Arkansas residents might have a lot of questions when it comes to dealing with estate planning, especially when it comes to the often forgotten assets.
It’s easy to remember to put your home and bank accounts into your estate plan. But it might be harder to remember your retirement account, especially if you’re not actively using it.
What happens to your retirement account?
Your retirement account will often end up going to the designated beneficiary. If it’s set up properly, the transfer of your retirement account to the beneficiaries is practically seamless.
This means that your beneficiaries – often your spouse or children – will have access to the account immediately. But if you don’t set up the beneficiaries correctly, or haven’t updated them, it can cause problems.
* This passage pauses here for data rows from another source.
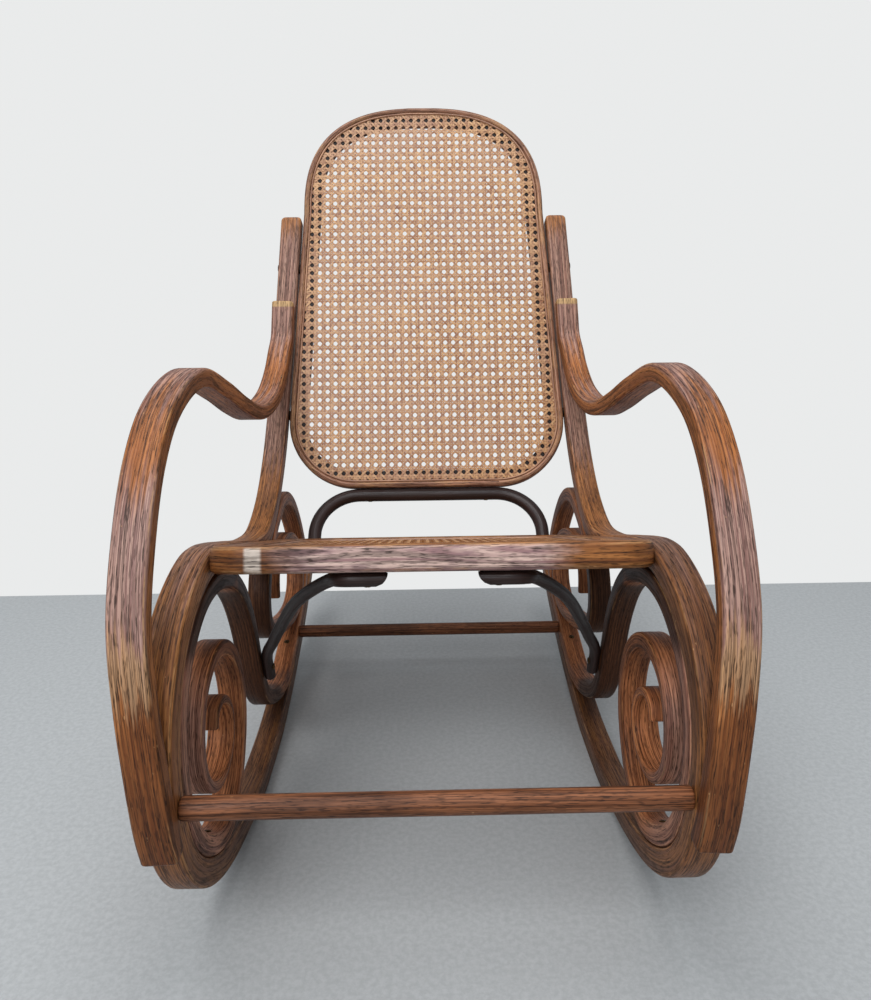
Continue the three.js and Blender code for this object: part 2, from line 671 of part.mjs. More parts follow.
sideFrames.forEach(({ side, sign, rail, scroll, arm }) => {
  const onFace = (place, depth, offset) => inSide(sign, offset,
    railPath[place].clone().addScaledVector(towardsRail(place), -depth));
  const inward = (place) => inSide(1, 0, towardsRail(place));
  const scrollFace = railThickness / 2 + nestGap + scrollThickness;

  const armHead = onRail(armHeadBoltShare);
  fasten(`arm_head_bolt_${side}`, boltKind,
    onFace(armHead, railThickness / 2, innerFace + armHeadShare * armWidth),
    inward(armHead), layers(railThickness), [rail, arm]);
  const armFoot = onRail(armFootBoltShare);
  fasten(`arm_foot_bolt_${side}`, boltKind, onFace(armFoot, scrollFace, scrollCentre),
    inward(armFoot), layers(scrollThickness, railThickness), [scroll, rail, arm]);

  Object.entries(nestShares).forEach(([place, share]) => {
    const i = onNest(share);
    fasten(`scroll_screw_${place}_${side}`, screwKind, onFace(i, scrollFace, scrollCentre),
      inward(i), layers(scrollThickness), [scroll, rail]);
  });
});

// Fasteners of the seat, the back and the thin rods

const seatBoltShares = { front: [-0.230, 0.3495], rear: [-0.050, 0.337] };
const panelBoltShares = { low: 0.19, high: 0.57 };
const braceFootScrewShare = [0.963, 0.900];
sideFrames.forEach(({ side, sign, rail, scroll }, i) => {
  const inwards = new THREE.Vector3(-sign, 0, 0);
  Object.entries(seatBoltShares).forEach(([place, share]) => fasten(
    `seat_bolt_${place}_${side}`, boltKind,
    inSide(sign, innerFace + railWidth, sidePoints([share])[0]),
    inwards, railWidth + fitGap + biteDepth, [rail, seat.frame]));

  const square = new THREE.Vector3(-sign, 0, -uprightLean).normalize();
  Object.entries(panelBoltShares).forEach(([place, share]) => {
    const at = inPanel(0, share * panelHeight, 0);
    at.x = sign * (innerFace + railWidth - leanAt(at.z));
    fasten(`back_bolt_${place}_${side}`, boltKind, at, square,
      railWidth + panelAir + panelBite, [rail, panel.frame]);
    const [bore, rim] = [boltShankDiameter / 2 + fitGap, spacerDiameter / 2];
    const [start, end] = [railWidth + fitGap, railWidth + panelAir - fitGap];
    const spacer = piece(`back_spacer_${place}_${side}`, turned(
      [[bore, start], [rim, start], [rim, end], [bore, end], [bore, start]], 16), agedBrass);
    spacer.position.copy(at);
    spacer.quaternion.setFromUnitVectors(new THREE.Vector3(0, 1, 0), square);
  });

  const braceTop = braceStart.clone().setX(sign * braceScrewShare * innerFace);
  const upwards = inSeat(0, 0, 1).sub(inSeat(0, 0, 0));
  fasten(`brace_seat_screw_${side}`, screwKind,
    braceTop.addScaledVector(upwards, spotDepth - braceDiameter / 2), upwards,
    braceDiameter - spotDepth + fitGap + seatBite, [braces[i], seat.frame]);
  const footScrew = onBrace(sign * braceFootX, ...braceFootScrewShare);
  fasten(`brace_scroll_screw_${side}`, screwKind,
    footScrew.addScaledVector(inwards, braceDiameter / 2 - spotDepth), inwards.clone().negate(),
    braceDiameter - spotDepth + fitGap + biteDepth, [braces[i], scroll]);

  const panelUp = inPanel(0, 1, 0).sub(inPanel(0, 0, 0));
  fasten(`hoop_screw_${side}`, screwKind,
    inPanel(sign * hoopScrewShare * hoopHalfWidth, spotDepth - hoopDiameter - fitGap, 0),
    panelUp, hoopDiameter - spotDepth + fitGap + hoopBite, [hoop, panel.frame]);
});

// The chair leans back to its balance, with its runners on the floor

chair.rotation.x = -restTilt;
const bounds = new THREE.Box3().setFromObject(chair, true);
const middle = bounds.getCenter(new THREE.Vector3());
chair.position.set(-middle.x, -middle.y, -bounds.min.z);

export default chair;
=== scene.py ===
import math

import bpy
import numpy as np
from mathutils import Matrix, Vector


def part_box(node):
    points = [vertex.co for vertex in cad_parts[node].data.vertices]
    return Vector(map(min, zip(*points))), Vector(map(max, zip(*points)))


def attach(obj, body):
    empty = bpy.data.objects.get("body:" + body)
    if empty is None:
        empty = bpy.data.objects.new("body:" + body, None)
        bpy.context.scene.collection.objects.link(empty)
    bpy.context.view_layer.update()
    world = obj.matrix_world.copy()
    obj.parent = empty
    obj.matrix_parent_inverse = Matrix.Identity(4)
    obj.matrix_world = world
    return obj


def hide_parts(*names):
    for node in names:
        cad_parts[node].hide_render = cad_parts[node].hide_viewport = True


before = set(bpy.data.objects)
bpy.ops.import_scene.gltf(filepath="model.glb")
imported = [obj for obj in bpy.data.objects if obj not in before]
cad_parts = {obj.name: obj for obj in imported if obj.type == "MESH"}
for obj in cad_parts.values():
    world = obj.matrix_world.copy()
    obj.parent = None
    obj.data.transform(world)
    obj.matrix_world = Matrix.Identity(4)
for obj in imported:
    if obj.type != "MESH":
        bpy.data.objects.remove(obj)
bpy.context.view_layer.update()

# Bentwood rocking chair. The pieces are laid out in millimetres in the CAD's side view (depth
# backwards, height upwards), which is then turned back by REST_TILT and put where the CAD stands.

SIDE_SPAN = 1000
FRAME_GAP = 455
RAIL_WIDTH, RAIL_THICKNESS = 32, 28
SCROLL_WIDTH, SCROLL_THICKNESS = 30, 22
CURL_THICKNESS, CURL_LENGTH = 10, 700
ARM_WIDTH, ARM_THICKNESS = 33, 21
WOOD_ROUND, END_ROUND, LONG_ROD_END_ROUND = 4, 3, 7
FIT_GAP, NEST_GAP = 0.3, 0.5
REST_TILT = math.radians(13)
REST_LENGTH = 36  # straight stretch of a runner where it stands on the floor
NEST_STRIDE = 26  # between the points of a rod that lies on another
UPRIGHT_LEAN, LEAN_BLEND = 0.063, 40
LEAN_START_SHARE, LEAN_FRONT_SHARE = 0.350, -0.020

SEAT_THICKNESS, SEAT_DEPTH, SEAT_RIM = 28, 460, 40
SEAT_FRONT_SHARE = (-0.350, 0.372)
SEAT_TILT = math.radians(5)
SEAT_FRONT_ROUND, SEAT_REAR_ROUND, LEAST_ROUND = 38, 95, 3
PANEL_HEIGHT, PANEL_THICKNESS, PANEL_RIM = 635, 22, 9
PANEL_FOOT_SHARE = (0.114, 0.408)
PANEL_TILT = math.radians(10.6)
PANEL_AIR = 2.5
PANEL_FOOT_ROUND, PANEL_SHOULDER, PANEL_ROUNDNESS = 105, 182, 2.6
TOP_FLAT_SHARE = 0.12
SEAT_EDGE_ROUNDS, PANEL_EDGE_ROUNDS = (6, 3), (6, 4)  # at the outer and the inner edges
LEDGE_WIDTH, CANE_INSET, CANE_THICKNESS = 18, 4, 1.4
BEAD_WIDTH, BEAD_HEIGHT = 3.2, 2
HOOP_DIAMETER, HOOP_HALF_WIDTH, HOOP_REAR_MARGIN = 20, 174, 35
HOOP_CORNER, HOOP_SOCKET = 68, 13
BRACE_DIAMETER, BRACE_END_SHARE = 15, 0.9
FRONT_STRETCHER, REAR_STRETCHER = 22, 21

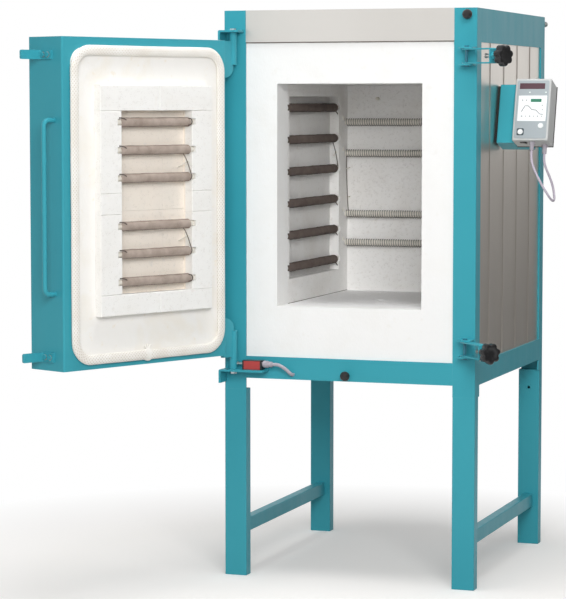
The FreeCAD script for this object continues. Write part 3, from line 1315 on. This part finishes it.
def controller():
    """Tilted control unit: holder and pad, housing, front plate, keys, rocker and glands."""
    width, height, depth = CONTROLLER_WIDTH, CONTROLLER_HEIGHT, CONTROLLER_DEPTH
    profile = [(0, 0), (depth, 0), (depth, height - CONTROLLER_TOP_SLOPE), (0, height)]
    body = rounded(sketch(profile, "yz", 0, width), CONTROLLER_EDGE, Z_AXIS)
    body = rounded(body, CONTROLLER_BACK_EDGE, X_AXIS, lambda m: m.y > depth - 1)
    hollows = []
    for x, z in KEYS.values():
        hollows.append(rod((x, -1, z), (x, KEY_HOLE_DEPTH, z), KEY_RADIUS + KEY_GAP))
    rocker_x, rocker_y = ROCKER_PLACE
    rocker_w, rocker_d = ROCKER_SIZE
    half_w = rocker_w / 2 + ROCKER_GAP[0]
    half_d = rocker_d / 2 + ROCKER_GAP[1]
    hollows.append(box(
        (rocker_x - half_w, rocker_x + half_w), (rocker_y - half_d, rocker_y + half_d),
        (-1, ROCKER_HOLE_DEPTH),
    ))
    keep("controller_housing", tilt(without(body, hollows)))

    inset = FRONT_PLATE_INSET
    plate = soft_box(
        (inset, width - inset), (-FRONT_PLATE, 0), (inset, height - inset), FRONT_PLATE_CORNER, Y_AXIS
    )
    holes = [
        rod((x, -FRONT_PLATE - 1, z), (x, 1, z), KEY_RADIUS + KEY_GAP) for x, z in KEYS.values()
    ]
    keep("controller_front_plate", tilt(without(plate, holes)))
    for name, (x, z) in KEYS.items():
        key = rod((x, -KEY_PROUD, z), (x, KEY_HOLE_DEPTH - KEY_TRAVEL - KEY_GAP, z), KEY_RADIUS)
        front = [edge for edge in key.Edges if abs(edge.CenterOfMass.y + KEY_PROUD) < 0.01]
        keep(name, tilt(key.makeChamfer(KEY_EDGE, front)))

    slope = (rocker_w / 2) * math.tan(math.radians(ROCKER_ANGLE))
    rocker = sketch(
        [
            (-rocker_w / 2, -1.5 - slope), (0, -1.5), (rocker_w / 2, -1.5 - slope),
            (rocker_w / 2 - 1, 3), (3, 9), (-3, 9), (-rocker_w / 2 + 1, 3),
        ],
        "xz", -rocker_d / 2, rocker_d / 2,
    )
    rocker.rotate(Vector(0, 0, 3), Y_AXIS, ROCKER_ANGLE)
    rocker.translate(Vector(rocker_x, rocker_y, 0))
    keep("rocker_switch", tilt(rocker))

    left = HOLDER_LEFT - CONTROLLER_X
    right = HOLDER_RIGHT - CONTROLLER_X
    block = box((left, right), (HOLDER_FRONT, HOLDER_BACK), (0, HOLDER_HEIGHT))
    clear = box((-HOLDER_GAP, width + 10), (-10, depth + SEAL_PLATE), (-10, height + 10))
    holder = block.cut(clear)
    holder = rounded(
        holder, HOLDER_EDGE, Z_AXIS, lambda m: m.x < left + 1 or m.y > HOLDER_BACK - 1
    )
    keep("controller_holder", tilt(holder))
    pad = box(
        (INNER_HALF - CONTROLLER_X, left),
        (HOLDER_FRONT + PAD_INSET, HOLDER_FRONT + PAD_INSET + PAD_WIDTH),
        (PAD_INSET, HOLDER_HEIGHT - PAD_INSET),
    )
    plate = box(
        (0, width + SEAL_PROUD), (depth, depth + SEAL_PLATE),
        (-SEAL_PROUD, height - CONTROLLER_TOP_SLOPE + SEAL_PROUD),
    )
    keep("holder_pad", tilt(pad), tilt(plate))

    glands = []
    for x, y in (CONTROLLER_GLAND, REAR_GLAND):
        glands.append(tilt(joined([
            rod((x, y, 0), (x, y, -GLAND_LENGTH), GLAND_SLEEVE_RADIUS),
            hexagon((x, y, -GLAND_NUT), GLAND_RADIUS, GLAND_NUT),
        ])))
    return glands


def cable():
    """Grey cable that hangs in a loop between the control unit and its holder."""
    def below(place, drop):
        end = Part.Vertex(Vector(place[0], place[1], -GLAND_LENGTH - drop))
        return tuple(tilt(end).Point)

    start = [below(CONTROLLER_GLAND, drop) for drop in (0, CABLE_STRAIGHT)]
    end = [below(REAR_GLAND, drop) for drop in (CABLE_STRAIGHT, 0)]
    points = start + list(CABLE_POINTS) + end
    keep("controller_cable", round_cord(points, CABLE_RADIUS, "controller cable"))


def write_parts():
    """Write each named piece to its own file, and print what it holds."""
    os.makedirs("parts", exist_ok=True)
    shift = Vector(-FLOOR_CENTRE_X, -FLOOR_CENTRE_Y, 0)
    reach = FreeCAD.BoundBox()
    for name, solids in PIECES.items():
        flat = [solid for shape in solids for solid in shape.Solids]
        shape = flat[0] if len(flat) == 1 else Part.makeCompound(flat)
        shape.translate(shift)
        reach.add(shape.BoundBox)
        shape.exportStep("parts/" + name + ".step")
        if not shape.isValid():
            print("not valid:", name)
    print(len(PIECES), "pieces")
    print("x", round(reach.XMin, 1), round(reach.XMax, 1), "y", round(reach.YMin, 1),
          round(reach.YMax, 1), "z", round(reach.ZMin, 1), round(reach.ZMax, 1))


stand()
frame()
cladding()
roof_and_floor_sheets()
lining()
elements()
door_shell()
door_plug()
hinges()
handle_and_lugs()
latches()
air_slides()
switch_gland = door_switch()
keep("cable_glands", *(controller() + [switch_gland]))
cable()
write_parts()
Sometimes it’s an ex-spouse or a deceased parent that’s still listed as the beneficiary, or there’s no beneficiary at all. When this happens, your retirement account will be sent to probate and it’ll be up to your surviving family members to figure it out.
What if a retirement account goes into probate?
Retirement accounts that go through probate incur estate taxes. This means that when your retirement account is passed on to your surviving family members, they’ll lose a chunk of it to taxes.
Usually, your retirement account is safe from debt collectors after you’ve passed. But if it ends up in probate, it becomes vulnerable to creditors.
It’s important to manage retirement accounts and update the beneficiaries, and any other outstanding information, as needed. Even if you’re not actively using your retirement account, keeping it updated will save your family a lot of time and headaches after you’re gone.